Dia 04 (21 Km / 6-8 horas a caminhar) - Quintin Lodge - Sandfly Point

O boletim metereológico da véspera não augurava nada de bom: chuva forte, para a parte final do percurso. E o prognóstico confirmar-se-ia em toda a sua extensão. Aproveitei para estrear as calças impermeáveis que tinha comprado em Lisboa, e que se viriam a provar extremamente úteis, e fiz-me ao caminho.

Combinei com o Chris que, face ao estado do tempo, e ao facto de termos vinte e um quilómetros para percorrer, o ideal seria tentar fazê-los o mais rapidamente possível, minimizando as paragens e adoptando um ritmo acelerado.
Parámos apenas por duas vezes, uma por algum tempo para trocar a roupa do tronco, completamente ensopada, e comer uma sopa quente e uma sanduíche, e outra por escassos minutos, para comer chocolate, ir à casa de banho e trocar novamente de t-shirt.
Da segunda vez não cheguei sequer a sentar-me, para evitar que os músculos das pernas pudessem relaxar, acarretando o seu arrefecimento, que seria fatal para o restante percurso.
Nos últimos cinco ou seis quilómetros, quando julgávamos que já não nos poderíamos sentir mais molhados, verificámos que tal não era verdade, ao termos que atravessar pequenos ribeiros que se cruzavam com o trilho, obrigando-nos a andar com água bem acima dos tornozelos, e a ensopar ainda mais as nossas botas molhadas.

Esta parte foi fisicamente muito dura, não apenas pelo esforço a que o ritmo acelerado obrigou os nossos músculos, como pela forma como a água parecia chegar-nos aos ossos - nunca tinha visto os meus pés com a coloração, ou antes com a falta dela, que tinham quando finalmente tirei as botas, já no hotel em Milford - mas a verdade é que foi uma dureza recompensada pelo verde luxuriante da floresta em nosso redor, e pela água presente em cursos e cascatas da mais variada dimensão e potência, uma presença constante e variada, que ultrapassou tudo o que eu já tinha visto na minha vida.
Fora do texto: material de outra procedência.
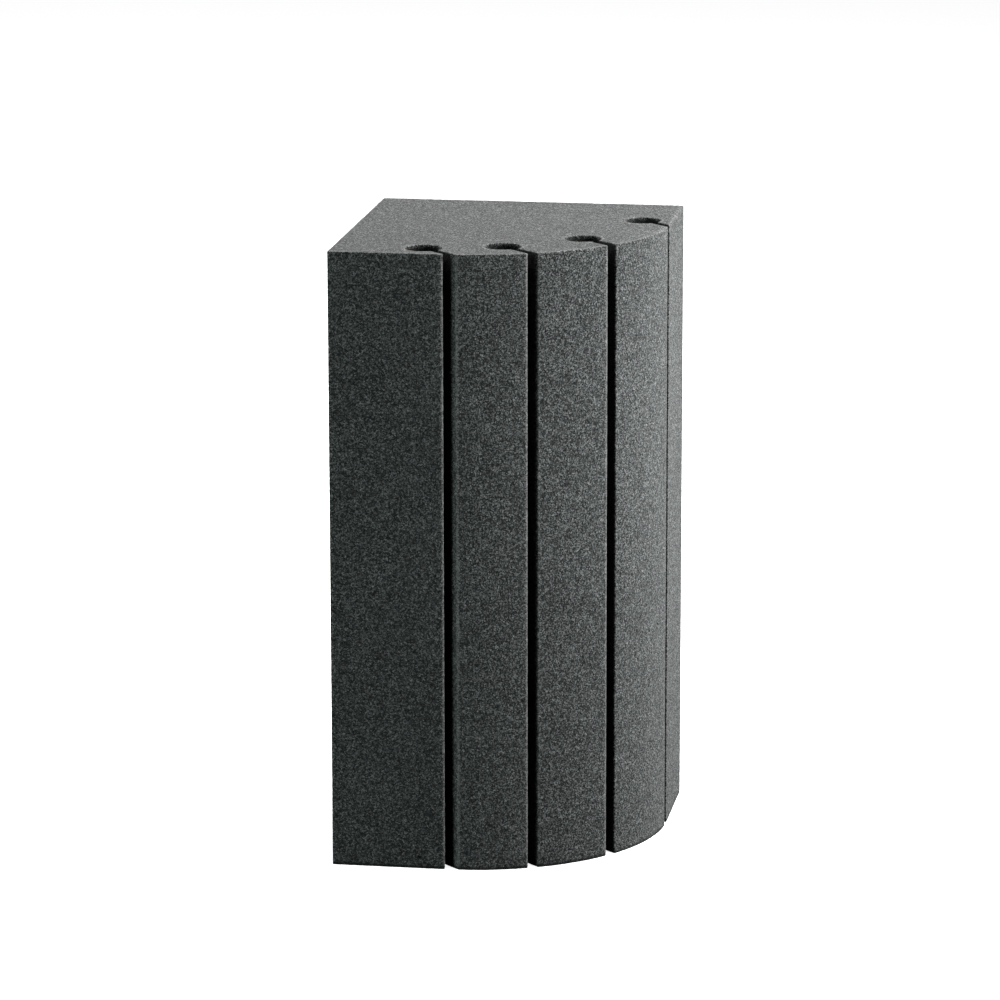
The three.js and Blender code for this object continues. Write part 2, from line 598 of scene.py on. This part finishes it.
def skin(name, spec, number):
    """One piece of the block as a closed mesh, with a map for its textures."""
    core = name == "corner_core"
    every = 2 if core else 1
    points, faces, islands, sharp, painted_light_and_shade = [], [], [], [], []
    count = 0

    def lay(new, highlight_and_shade):
        nonlocal count
        points.append(new)
        painted_light_and_shade.append(highlight_and_shade)
        first, count = count, count + len(new)
        return first

    def island(role, face, uv, is_sharp=False):
        faces.append(face)
        islands.append((role, uv.reshape(-1, face.shape[1], 2)))
        sharp.append(np.full(len(face), is_sharp))

    rings = {"top": [], "bottom": []}
    seams = []
    for outline in spec["chains"]:
        made, up, highlight_and_shade = upright(*outline, every, number)
        rows, columns = made.shape[:2]
        first = lay(made.reshape(-1, 3), highlight_and_shade.ravel())
        index = first + np.arange(rows * columns).reshape(rows, columns)
        at = np.stack(np.meshgrid(outline[2], up), -1)
        quads, uv = (
            np.stack([g[:-1, :-1], g[:-1, 1:], g[1:, 1:], g[1:, :-1]], 2)
            for g in (index, at)
        )
        island("hole" if core and seams else "wall", quads.reshape(-1, 4), uv)
        rings["top"].append((index[-1], made[-1]))
        rings["bottom"].append((index[0], made[0]))
        seams.append((index[:, 0], index[:, -1]))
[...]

Chegámos a Sandfly Point, ao marco das trinta e três milhas e meia, onde repousam umas boas duas dezenas de botas que não aguentaram a caminhada (incluindo as do meu amigo americano), que deve o seu nome aos mosquitos que, indiferentes à chuva, parecem querer devorar tudo o que se mexe neste local. Depois de esperarmos menos de uma hora, estabilizando a nossa temperatura corporal com a ajuda da sopa quente que os guias nos voltaram a preparar, chegou o barco que nos levaria à cidade de Milford, a dez minutos de distância, onde pude tomar um dos duches quentes que melhor me souberam na vida.

Dia 05 (Sem caminhada...) - Milford - Milford Sound - Queenstown

Pelas oito e meia da manhã abandonámos o hotel, onde tivémos quartos com fechadura na porta pela primeira vez desde o início da viagem, e embarcámos num cruzeiro de hora e meia pelo Milford Sound, um conjunto espectacular de desfiladeiros que ligam o lago ao Mar da Tasmânia, descrito por Ruyard Kipling como a oitava maravilha do Mundo.

A chuva inclemente da véspera apenas abrandou, e quando saímos do porto de Milford o tempo não convidava a saídas para o exterior. No entanto, depois da quantidade de chuva que tínhamos suportado na véspera, também não ia passar a viagem só no interior, pelo que me fui aventurando episodicamente na pôpa do navio, numa zona semi-coberta que dava algum abrigo.
Após cerca de vinte minutos o tempo acabou por melhorar um pouco, e a chuva abrandou até desaparecer, o que nos permitiu recuperar a visibilidade para os picos em redor, o maior dos quais, o Mitre Peak, se eleva mais de 1.200 m a partir do mar.
Mais do que isso, a melhoria do tempo trouxe à superfície a fauna do lago, mais concretamente duas famílias de golfinhos (é raro avistar-se mais do que uma vez golfinhos na viagem, segundo nos disseram) que acabaram por ser o corolário dos cinco dias do Track.

A viagem até Queenstwon permitiu-nos apreciar de outra perspectiva a paisagem das Fiordlands, região de montanhas, desfiladeiros e florestas onde se situa o Milford Track, vendo agora alta montanha da confortável perspectiva da janela do autocarro, e quando atravessámos o Homer Tunnel, que nos levaria de volta ao vale onde está Te Anau, o sentimento geral era de satisfação, que se sobrepunha ao cansaço.

Quando descemos novamente para Queenstown, muita gente dormiu o sono dos justos, de sorriso nos lábios: tenho sérias dúvidas que haja alguém naquele grupo de cerca de trinta pessoas quem esta não tenha sido uma das viagens da sua vida.